Posted 3:44 p.m. Friday, March 27, 2020

UWL’s Pride Center has been a safe and welcoming place for LGBTQ+ students, staff and faculty since its founding 25 years ago. Read more →

Pride Center marks 25 years of advocacy, education.

Pride Center marks 25 years of advocacy, education

Willem Van Roosenbeek knows as well as anyone that progress is a crooked line.

As director of the Pride Center at UW-La Crosse, Van Roosenbeek has seen many beautiful moments — students embracing their sexuality at drag shows and the campus community making a genuine effort to better understand their LGBTQ+ neighbors.

But he has also seen ugly moments — hateful messages written on sidewalks, flyers ripped from walls, and the very identity of LGBTQ+ students challenged.

“Over the years, I’ve seen somewhat of a decline in face-to-face opposition, but there are still things people are doing, and people still say horrible things online,” Van Roosenbeek says.
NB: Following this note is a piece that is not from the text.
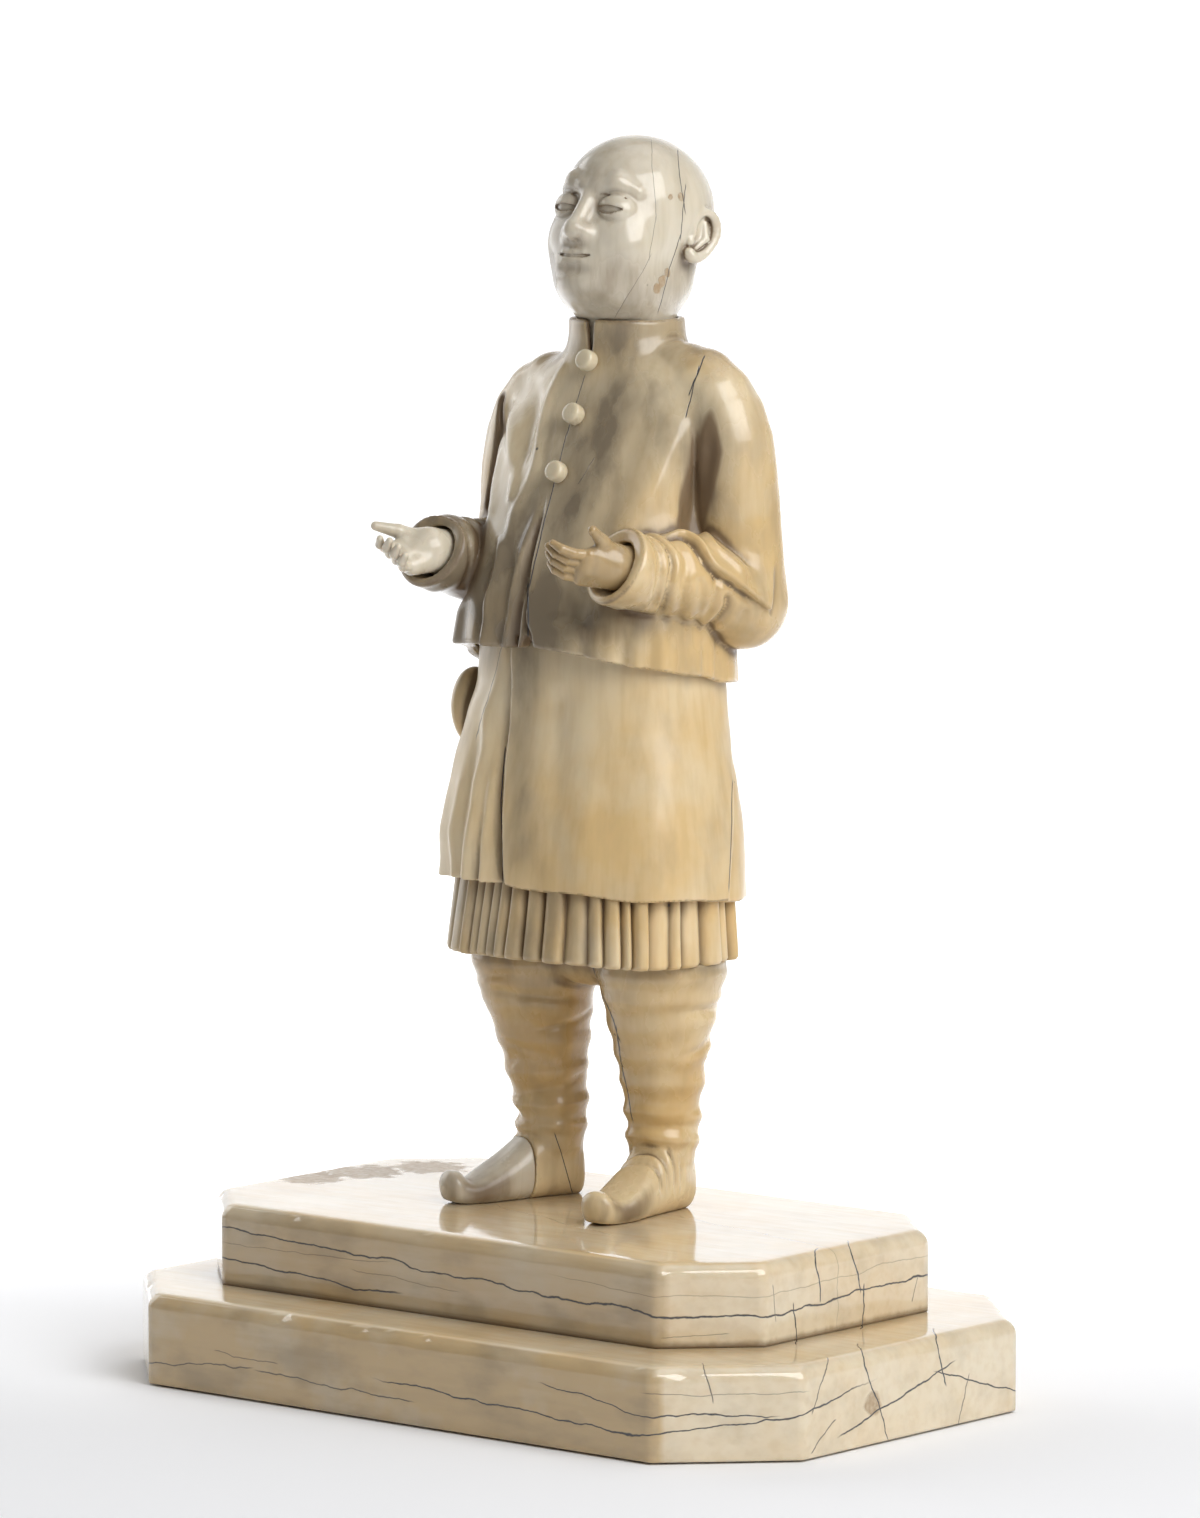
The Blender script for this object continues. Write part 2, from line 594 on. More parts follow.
def carved(name, field, low, high, pitch, material, slot, node, toning=2.0, grime=None, **painting):
    """Carves a solid, given as a field in mm that is negative inside it, and marks its hollows for toning."""
    points, faces = meshed(*sampled(field, low, high, pitch), pitch)
    for _ in range(2):
        value, way = uphill(field, points)
        move = value[:, None] * way / np.maximum((way**2).sum(1), 0.25)[:, None]
        points = points - np.clip(move, -pitch * 0.5, pitch * 0.5)
    way = uphill(field, points)[1]
    way /= np.maximum(np.linalg.norm(way, axis=1), 1e-6)[:, None]
    hollow = sum(np.clip(1 - field(*(points + way * out).T) / out, 0, 1) / 3 for out in HOLLOW_REACHES)
    marks = {"hollow": np.clip(hollow * toning + (grime(*points.T) if grime else 0), 0, 1)}
    for mark, paint in painting.items():
        marks[mark] = np.broadcast_to(paint(*points.T), len(points))
    piece_of(name, points, faces.tolist(), material, [node], marks)


LEG_RINGS = [(49.5, 0.7, 1.3), (54.5, 0.7, 1.5), (61, 0.65, 1.9), (67.5, 0.6, 2.0), (74, 0.55, 2.2), (79, 0.4, 1.6)]
LEG_CREASES = 26


def leg_wrinkles(seed):
    chance = np.random.default_rng(seed)
    folds = Folds(42, 88, 9)
    folds.fold([(-179, 83.2), (0, 83.4), (179, 83.2)], 0.5, 1.6, fade=(0, 0))
    for level, rise, width in LEG_RINGS:
        tilt = chance.uniform(-1.8, 1.8)
        ring = [(-179, level), (-90, level + tilt), (0, level), (90, level - tilt), (179, level)]
        folds.fold(ring, rise, width, fade=(0, 0))
    for _ in range(LEG_CREASES):
        start, level = chance.uniform(-180, 180), 46.5 + 34 * chance.uniform(0, 1) ** 1.5
        length, slope = chance.uniform(50, 130), chance.uniform(-5, 5)
        path = [(start, level), (start + length * 0.5, level + slope * 0.35), (start + length, level + slope)]
        folds.fold(path, -chance.uniform(0.25, 0.5), chance.uniform(0.8, 1.3), fade=(6, 6))
    return folds


LEG_FOLDS = {1: leg_wrinkles(5), -1: leg_wrinkles(6)}


def leg(x, y, z, side):
    middle_x = MIDLINE_X + side * follow(LEG_STATIONS, 1, z)
    middle_y = mix(*LEG_MIDDLE_Y, smooth(z, 50, 84))
    angle = np.arctan2(y - middle_y, x - middle_x)
    edge = reach(angle, follow(LEG_STATIONS, 2, z), follow(LEG_STATIONS, 3, z), LEG_ROUNDNESS)
    form = np.hypot(x - middle_x, y - middle_y) - edge - LEG_FOLDS[side](angle, z) + 0.45 * np.clip(45 - z, 0, 9)
    return cut(cut(form, z - GROUND - 0.5, 0.3), SKIRT_HEM + 0.5 - z, 0.5)


def shoe(x, y, z, side):
    heel, outward = SHOES[side]
    ahead = (math.sin(math.radians(outward)), -math.cos(math.radians(outward)))
    along = (x - heel[0]) * ahead[0] + (y - heel[1]) * ahead[1]
    across = (y - heel[1]) * ahead[0] - (x - heel[0]) * ahead[1]
    share = along / SHOE_LENGTH
    half, top, sole = (follow(SHOE_STATIONS, column, share) for column in (1, 2, 3))
    up = z - GROUND
    tall = (top - sole) / 2 + 0.5
    rounded = (np.abs(across) / half) ** SHOE_ROUNDNESS + (np.abs(up - (top + sole) / 2) / tall) ** SHOE_ROUNDNESS
    form = (rounded ** (1 / SHOE_ROUNDNESS) - 1) * np.minimum(half, tall)
    form = cut(cut(form, along, 2), SHOE_LENGTH - 0.6 - along, 2.0)
    form = join(form, egg(along, across, up, (SHOE_LENGTH - 2.6, 0, 4.2), (2.4, 2.9, 2.6)), 1.0)
    if side == "left":
        grooves = sum(0.6 * bell(along - place + 0.1 * across, 0.65) for place in SHOE_GROOVES)
        form = form + smooth(up, 3, 7) * grooves
    return cut(form, up - sole, 0.3), along


def legs_form(x, y, z):
    trousers = join(leg(x, y, z, 1), leg(x, y, z, -1), 1.5)
    seat = egg(x, y, z, (MIDLINE_X, LEG_MIDDLE_Y[1], SKIRT_HEM), (14, 9, 6.5))
    form = join(trousers, cut(seat, SKIRT_HEM + 0.5 - z, 0.5), 1.5)
    left = shoe(x, y, z, "left")[0]
    right, along = shoe(x, y, z, "right")
    right = cut(right, SHOE_JOINT - along, 0.2)
    return join(join(form, left, 0.6), right, 0.6) + hand_work(x, y, z, 0.08)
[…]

It’s a good reminder, he adds, that there’s still much work to do, still many students who need support.

That’s where the Pride Center comes in. The center, on the second floor of the Student Union, has been serving LGBTQ+ students, staff and faculty for 25 years, making it one of the oldest such centers in the UW System.

The center has grown over the years to offer a wide range of services and events, from in-class panel discussions, to monthly film nights, to annual drag shows.

Often, the center is a place where LGBTQ+ students can come with their problems and leave with a sense of friendship, community and hope.

“We have students struggling with things, especially hate or bias, and we want to be there to listen to them,” Van Roosenbeek says. “We want to be that safer place, that common place where they can go to hang out, do homework, take a nap, play games — just be with people.”

Talk of opening a Pride Center at UWL began to swirl in the mid-1990s, and the university formed numerous committees to explore the possibility. The result, after months of discussion, was the Diversity Resource Center, which served not just the LGBTQ+ community, but all marginalized populations on campus. 

“It was about educating people about all the ‘isms’ — racism, classism, ableism and being inclusive of LGBTQ+ identities too,” Van Roosenbeek explains. “Today, LGBTQ+ people are our main focus, and we have learned that we must remain vigilant about racism, classism and ableism, because those are our issues too.”

While the work of advocating and educating is never truly done, Van Roosenbeek looks around campus and feels heartened by the progress.

Things like all-gender bathrooms and the use of preferred names and pronouns may seem small to some, but they mean the world to others, he says.

New policies and protocols are hardly the only indicators of progress, though. Van Roosenbeek says he is most encouraged not by changes to rules, but changes in people.

“It’s fun to watch students come to terms with their identity and be really strong in who they are,” he says. “You see that transformation from scared and worried to strong and secure. They have a sense of pride that they didn’t have before.”